**Information provided**
>> start

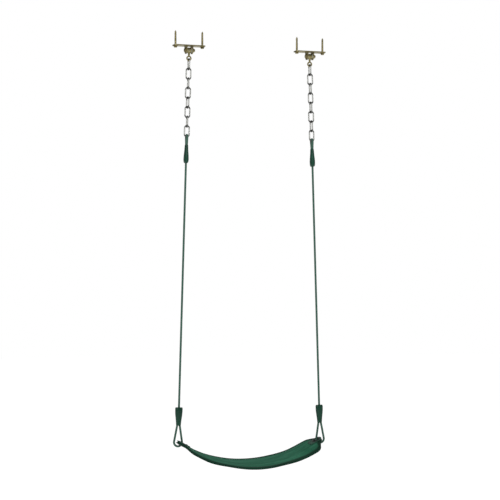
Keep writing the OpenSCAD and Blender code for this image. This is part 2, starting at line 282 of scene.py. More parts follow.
class Shader:
    """A node material built a step at a time. Coordinates are the object's own, in metres."""

    def __init__(self, name):
        self.material = bpy.data.materials.new(name)
        self.material.use_nodes = True
        self.nodes = self.material.node_tree.nodes
        self.links = self.material.node_tree.links
        self.surface = self.nodes["Principled BSDF"]
        self.place = self.nodes.new("ShaderNodeTexCoord").outputs["Object"]

    def set(self, **values):
        for name, value in values.items():
            self.surface.inputs[name.replace("_", " ").title().replace("Ior", "IOR")].default_value = value

    def link(self, output, socket):
        self.links.new(output, socket)

    def stretched(self, scale):
        mapping = self.nodes.new("ShaderNodeMapping")
        mapping.inputs["Scale"].default_value = scale
        self.link(self.place, mapping.inputs["Vector"])
        return mapping.outputs["Vector"]

    def noise(self, scale, detail=3, rough=0.55, coordinates=None):
        node = self.nodes.new("ShaderNodeTexNoise")
        node.inputs["Scale"].default_value = scale
        node.inputs["Detail"].default_value = detail
        node.inputs["Roughness"].default_value = rough
        self.link(coordinates or self.place, node.inputs["Vector"])
        return node.outputs["Fac"]

    def cells(self, scale):
        node = self.nodes.new("ShaderNodeTexVoronoi")
        node.inputs["Scale"].default_value = scale
        self.link(self.place, node.inputs["Vector"])
        return node.outputs["Distance"]

    def painted(self, layer):
        """The colour stored at the mesh's points under this name."""
        node = self.nodes.new("ShaderNodeVertexColor")
        node.layer_name = layer
        return node.outputs["Color"]

    def ramp(self, factor, stops):
        node = self.nodes.new("ShaderNodeValToRGB")
        while len(node.color_ramp.elements) < len(stops):
            node.color_ramp.elements.new(0.5)
        for element, (position, colour) in zip(node.color_ramp.elements, stops):
            element.position = position
            element.color = (*colour, 1)
        self.link(factor, node.inputs["Fac"])
        return node.outputs["Color"]

    def grey(self, factor, low, high, start=0.0, end=1.0):
        node = self.nodes.new("ShaderNodeMapRange")
        for name, value in (("From Min", start), ("From Max", end), ("To Min", low), ("To Max", high)):
            node.inputs[name].default_value = value
        self.link(factor, node.inputs["Value"])
        return node.outputs["Result"]

    def mix(self, factor, first, second, blend="MIX"):
        node = self.nodes.new("ShaderNodeMix")
        node.data_type = "RGBA"
        node.blend_type = blend
        if isinstance(factor, float):
            node.inputs["Factor"].default_value = factor
        else:
            self.link(factor, node.inputs["Factor"])
        for socket, value in ((node.inputs[6], first), (node.inputs[7], second)):
            if isinstance(value, tuple):
                socket.default_value = (*value, 1)
            else:
                self.link(value, socket)
        return node.outputs[2]

    def edge_wear(self, low, high):
        """Bright on convex edges."""
        node = self.nodes.new("ShaderNodeNewGeometry")
        return self.grey(node.outputs["Pointiness"], 0.0, 1.0, low, high)

    def bump(self, height, strength, distance):
        node = self.nodes.new("ShaderNodeBump")
        node.inputs["Strength"].default_value = strength
        node.inputs["Distance"].default_value = distance
        self.link(height, node.inputs["Height"])
        existing = self.surface.inputs["Normal"].links
        if existing:
            self.link(existing[0].from_socket, node.inputs["Normal"])
        self.link(node.outputs["Normal"], self.surface.inputs["Normal"])

    def colour(self, output):
        self.link(output, self.surface.inputs["Base Color"])

    def roughness(self, output):
        self.link(output, self.surface.inputs["Roughness"])


def zinc_yellow():
    """Yellow passivated zinc: a dull gold with rainbow patches and darker handling marks."""
    shader = Shader("yellow_zinc")
    shader.set(metallic=1.0)
    patches = shader.ramp(shader.noise(70, 4), [
        (0.30, (0.13, 0.122, 0.056)), (0.47, (0.21, 0.180, 0.082)), (0.60, (0.26, 0.225, 0.118)),
        (0.74, (0.19, 0.195, 0.128))])
    marks = shader.grey(shader.noise(420, 5, 0.7), 0.0, 0.5, 0.45, 0.75)
    shader.colour(shader.mix(marks, patches, (0.08, 0.068, 0.038)))
    shader.roughness(shader.grey(shader.noise(240, 4), 0.30, 0.55))
    shader.bump(shader.noise(1600, 3), 0.16, 0.0004)
    return shader.material


def galvanised():
    """Bright zinc on drawn wire: mottled grey, duller in patches, with painted shade where links cross."""
    shader = Shader("galvanised_steel")
    shader.set(metallic=1.0)
    mottle = shader.ramp(shader.noise(160, 5, 0.65), [
        (0.32, (0.30, 0.305, 0.29)), (0.52, (0.44, 0.445, 0.42)), (0.72, (0.58, 0.585, 0.56))])
    dull = shader.mix(shader.grey(shader.noise(900, 3), 0.0, 0.35, 0.5, 0.8), mottle, (0.18, 0.182, 0.17))
    shader.colour(shader.mix(1.0, dull, shader.painted("shade"), "MULTIPLY"))
    shader.roughness(shader.grey(shader.noise(300, 4), 0.30, 0.58))
    shader.bump(shader.noise(2200, 4), 0.2, 0.0003)
    return shader.material


def nylon():
    """Natural nylon of the pivot bushings: milky, satin."""
    shader = Shader("nylon")
    shader.set(subsurface_weight=0.15, subsurface_scale=0.003)
    shader.colour(shader.ramp(shader.noise(200, 3), [
        (0.3, (0.62, 0.60, 0.52)), (0.7, (0.76, 0.75, 0.68))]))
    shader.roughness(shader.grey(shader.noise(500, 3), 0.42, 0.6))
    shader.bump(shader.noise(1500, 3), 0.12, 0.0003)
    return shader.material


def rope_fibre():
    """Polypropylene braid: dull green fibres, with painted shade between the yarns."""
    shader = Shader("rope")
    shader.set(sheen_weight=0.25, sheen_roughness=0.4)
    fibre = shader.noise(2600, 4, 0.7, shader.stretched((1, 1, 0.25)))
    body = shader.ramp(fibre, [
        (0.30, (0.006, 0.040, 0.024)), (0.55, (0.012, 0.070, 0.043)), (0.80, (0.034, 0.125, 0.082))])
    worn = shader.mix(shader.grey(shader.noise(14, 3), 0.0, 0.35, 0.5, 0.8), body, (0.035, 0.095, 0.068))
    shader.colour(shader.mix(1.0, worn, shader.painted("yarn"), "MULTIPLY"))
    shader.roughness(shader.grey(fibre, 0.55, 0.8))
    shader.bump(fibre, 0.5, 0.0003)
    return shader.material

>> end

**Your task**
Scan the material for lines with the word "this", and copy each line you find.

**Final answer**
Keep writing the OpenSCAD and Blender code for this image. This is part 2, starting at line 282 of scene.py. More parts follow.
        """The colour stored at the mesh's points under this name."""